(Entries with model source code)
+---+
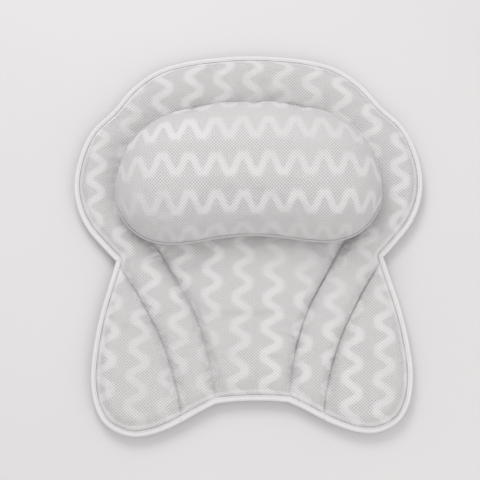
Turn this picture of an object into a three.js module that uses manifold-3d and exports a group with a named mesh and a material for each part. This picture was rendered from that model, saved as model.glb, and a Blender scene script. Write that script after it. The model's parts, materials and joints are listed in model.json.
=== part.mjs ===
// Bath pillow: a butterfly-shaped quilted mesh pad, a crowned head cushion and six suction cups.
// Millimetres, +Z up. The pad lies on its suction cups, face up, with its head end towards +Y.

import * as THREE from "three";
import { mergeVertices } from "three/addons/utils/BufferGeometryUtils.js";
import Module from "manifold-3d";

const wasm = await Module();
wasm.setup();

// Clearances
const seatGap = 0.3; // between two pieces that rest on each other
const hingeGap = 1.0; // between the pad and a wing, along the seam that the wing folds on
const cutOverrun = 5; // how far a cutting shape runs past what it cuts

// Pad
const padHalfWidth = 200; // to the outer edge of the binding, across the lobes
const padHalfLength = 220; // to the outer edge of the binding, head end to wing tips
const faceThickness = 1.5; // jacquard mesh of the face
const rearThickness = 1.2; // plain mesh of the back
const webThickness = 1.0; // the spacer core where a seam squeezes it
const crownRise = 12.5; // how far the padded face stands above its seams
const crownReach = 8; // how quickly the face rises from a seam
const seamLand = 3; // flat strip beside a seam
const outlineMargin = 2; // flat strip inside the binding
const endRowReach = 8; // along a seam, from the outline to the first row of the face's points
const endRowSpacing = 5; // from there to the second row
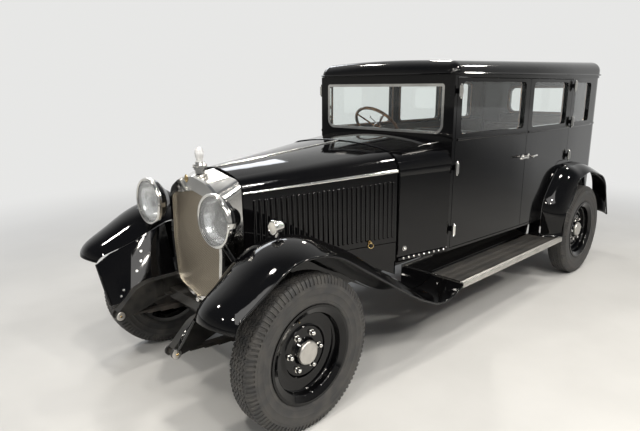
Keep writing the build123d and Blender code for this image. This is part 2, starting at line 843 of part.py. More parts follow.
+---+
» **Requirements**
Give back the opening line of the records above and every line after it, up to and including the one with "wasm.setup();", unchanged.

» **Completed task**
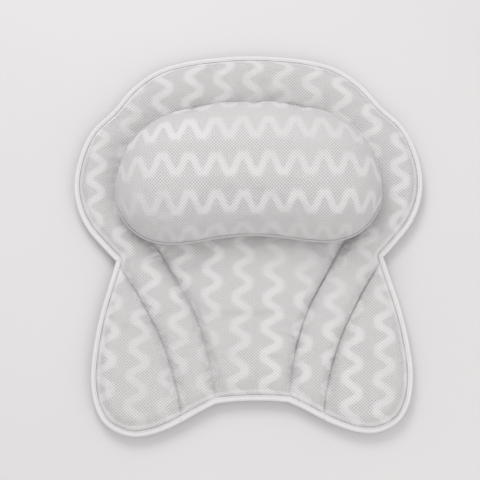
Turn this picture of an object into a three.js module that uses manifold-3d and exports a group with a named mesh and a material for each part. This picture was rendered from that model, saved as model.glb, and a Blender scene script. Write that script after it. The model's parts, materials and joints are listed in model.json.
=== part.mjs ===
// Bath pillow: a butterfly-shaped quilted mesh pad, a crowned head cushion and six suction cups.
// Millimetres, +Z up. The pad lies on its suction cups, face up, with its head end towards +Y.

import * as THREE from "three";
import { mergeVertices } from "three/addons/utils/BufferGeometryUtils.js";
import Module from "manifold-3d";

const wasm = await Module();
wasm.setup();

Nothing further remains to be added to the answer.